Giving and Recognition

The magi searched their own wisdom and learning when they saw a new star arise in the sky.  They may have known of the Jewish Bible and of the long-promised Messiah – they may not have known of these writings until they met up with Herod.  Yet their own searching and learning let them to start a pilgrimage to see the new-born king.  They recognised in Jesus the hope of the ages and they acclaimed him as king and God and sacrifice as the words of our last hymn described. 

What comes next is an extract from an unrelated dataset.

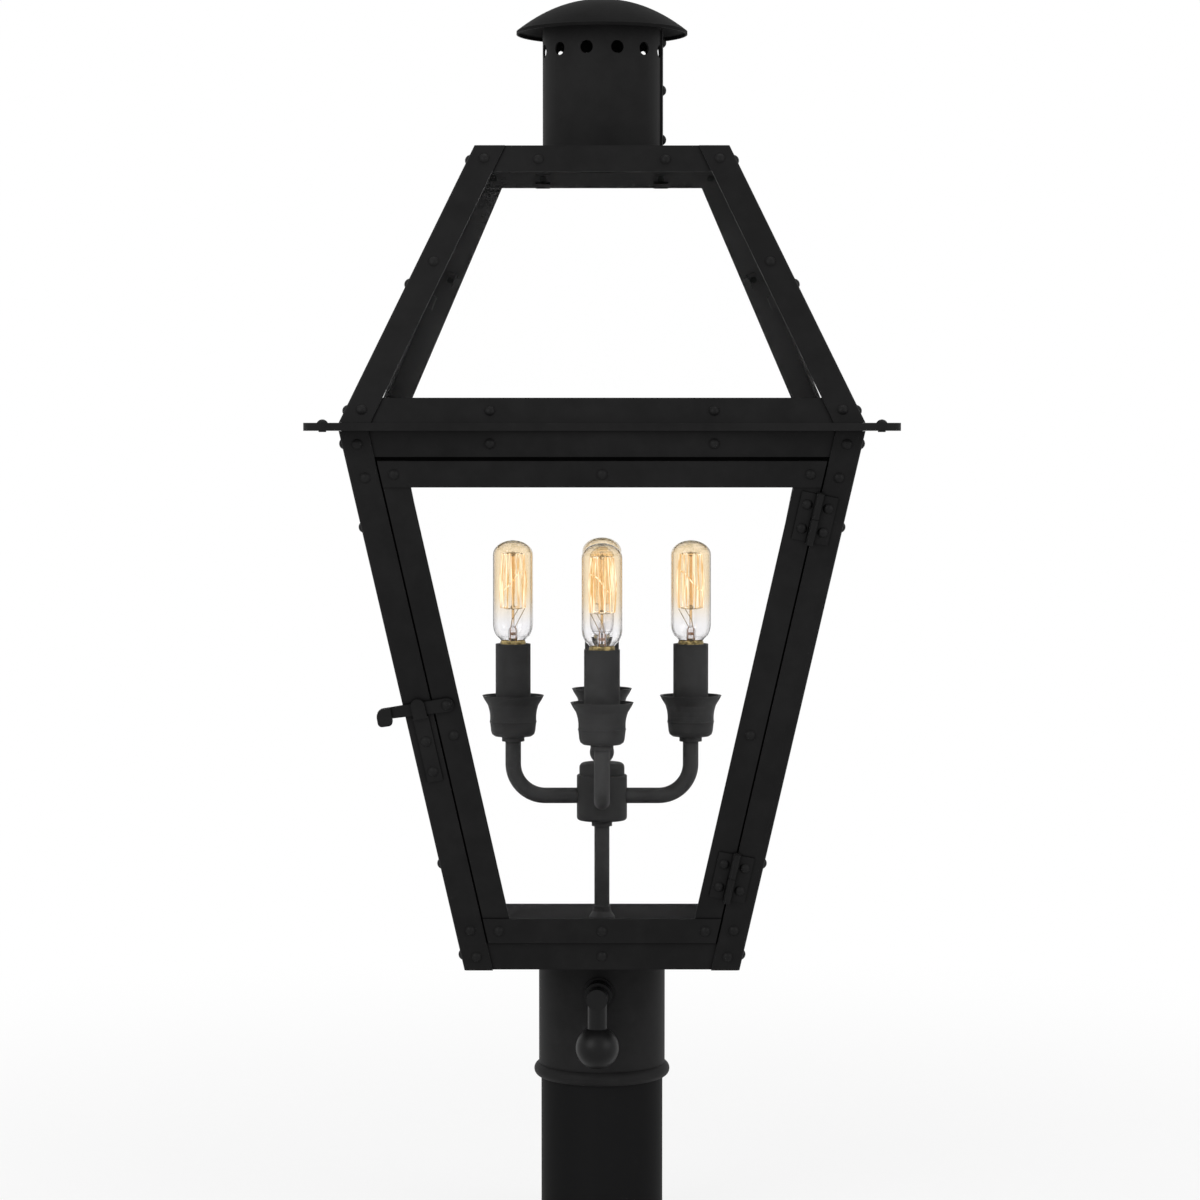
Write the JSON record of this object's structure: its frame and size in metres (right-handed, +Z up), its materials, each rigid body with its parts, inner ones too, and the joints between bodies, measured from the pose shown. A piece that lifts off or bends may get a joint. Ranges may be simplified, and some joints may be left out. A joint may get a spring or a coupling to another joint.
{
  "type": "outdoor post lantern",
  "caption": "Four-sided tapered post-top lantern with a glazed roof, a vented chimney and cap, a hinged and latched glass door and a cluster of electric candles inside.",
  "frame": {"origin": "centre of the post's lower end, at the bottom of the object", "axes": "+Z up along the post, -Y towards the side with the door, +X to the right of someone facing the door"},
  "size_m": [0.344, 0.344, 0.7657],
  "materials": {
    "frame_paint": "satin black paint on folded steel strip",
    "rivet_paint": "satin black paint over rivet heads",
    "post_paint": "smooth black paint, slightly glossier than the frame",
    "cluster_paint": "satin black paint on turned and bent tube",
    "sleeve_plastic": "matt black",
    "pane_glass": "clear, polished",
    "clip_steel": "dark spring steel",
    "pin_steel": "blackened steel",
    "bulb_brass": "dull lacquered",
    "bulb_glass": "amber tint, clear towards the base",
    "filament": "dark amber wire on a glass stem"
  },
  "bodies": {
    "lantern": {"front_left_bar": "frame_paint", "front_right_bar": "frame_paint", "back_left_bar": "frame_paint", "back_right_bar": "frame_paint", "front_head_rail": "frame_paint", "right_head_rail": "frame_paint", "back_head_rail": "frame_paint", "left_head_rail": "frame_paint", "base_tray": "frame_paint", "right_pane": "pane_glass", "back_pane": "pane_glass", "left_pane": "pane_glass", "door_stops": "frame_paint", "glass_clips": "clip_steel", "wall_rivets": "rivet_paint", "rim_plate": "frame_paint", "front_left_rafter": "frame_paint", "front_right_rafter": "frame_paint", "back_left_rafter": "frame_paint", "back_right_rafter": "frame_paint", "front_eave_rail": "frame_paint", "right_eave_rail": "frame_paint", "back_eave_rail": "frame_paint", "left_eave_rail": "frame_paint", "crown_pan": "frame_paint", "front_roof_pane": "pane_glass", "right_roof_pane": "pane_glass", "back_roof_pane": "pane_glass", "left_roof_pane": "pane_glass", "roof_rivets": "rivet_paint", "chimney_tube": "frame_paint", "chimney_cap": "frame_paint", "fitter_tube": "frame_paint", "fitter_flange": "frame_paint", "set_screws": "rivet_paint", "tap_body": "frame_paint", "post": "post_paint", "frame_hinge_leaves": "frame_paint", "hinge_pins": "pin_steel", "latch_keeper": "frame_paint", "cluster_stem": "cluster_paint", "cluster_hub": "cluster_paint", "cluster_arms": "cluster_paint", "candle_cups": "cluster_paint", "candle_sleeves": "sleeve_plastic", "lamp_holders": "sleeve_plastic", "bulb_bases": "bulb_brass", "bulb_glasses": "bulb_glass", "bulb_filaments": "filament"},
    "door": {"door_left_stile": "frame_paint", "door_right_stile": "frame_paint", "door_top_rail": "frame_paint", "door_bottom_rail": "frame_paint", "door_pane": "pane_glass", "door_clips": "clip_steel", "door_rivets": "rivet_paint", "door_hinge_leaves": "frame_paint", "latch_pivot": "rivet_paint"},
    "latch": {"latch_lever": "frame_paint"},
    "tap": {"tap_lever": "frame_paint"}
  },
  "joints": [
    {"name": "door_hinge", "type": "hinge", "parent": "lantern", "child": "door", "pos_m": [0.1239, -0.14412, 0.44758], "axis": [0.2041, -0.2041, 0.9574], "range_deg": [0, 110]},
    {"name": "latch_turn", "type": "hinge", "parent": "door", "child": "latch", "pos_m": [-0.09174, -0.1181, 0.3375], "axis": [0, 0.978, 0.2085], "range_deg": [0, 60]},
    {"name": "tap_turn", "type": "hinge", "parent": "lantern", "child": "tap", "pos_m": [-0.00283, -0.05998, 0.1523], "axis": [0.0471, 0.9989, 0], "range_deg": [-90, 90]}
  ]
}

We too have searched for Jesus.  We may not have started with the Bible – but with a sense of yearning for something more, a sense of wanting to find acceptance and love, a desire to thank God for the things God has done for us, a need to find comfort and meaning in a world which can be so painful or any number of other things which started our search.  Maybe our searching wasn’t started by anything as dramatic as a new star appearing in the sky, but we started to search and we have found Jesus.  Not in the stable of Bethlehem but at work our world and in our hearts.

We too are required to bring gifts full of meaning to Jesus.  We don’t bring the gold, the frankincense and the myrrh, but instead, we bring ourselves to offer them anew to him.  We read again the gospels, we hear them read to us each week, and these tell us the things that Jesus was interested in, the aspects of life with which he involved himself and the concerns he had.  As we seek to know and serve Jesus, we have to involve ourselves in the things that he did. 

Jesus was a great observer of his own society.  He saw the injustice of the tax collectors who added a huge commission to the taxes they had to collect (that was the system), he criticised the religious leaders of the people who denied them real spirituality in order to keep the status quo with the powers of the day, he got angry with how religion was made into a money making scam and excluded the poor, he was concerned with how people lived and his words echo the Old Testament prophets in their concern for justice. 

How do we observe and critique our own world.  Sometimes it’s easy, sometimes it’s not.  Where are the injustices that we need to critique?  In an age of the mass migration of people, limited economic resources and a shrinking of public services injustice surrounds us.  We are not kept docile by religious leaders but by the media who entertain but don’t challenge us, who help us become outraged at the things which don’t threaten the powerful and whose attention span is very limited indeed.  The next scandal, the next person eliminated from the talent show or the next political crisis keeps us entertained but never worked up enough to help change our world. 

The Magi discerned who Jesus was and brought their gifts to him.  They knew nothing about him, what his message or concerns might be, yet they came to worship. 

We know what Jesus’ concerns are, we know what things he was interested in and we choose whether to bring the gift of our lives to him. 

We choose whether we worship Jesus in the abstract – the harmless babe of Bethlehem or if we truly worship Jesus and involve ourselves in his concrete concerns of life, injustice and righteousness. 

This involvement in his concerns, his ministry, is the gift we can bring him this year.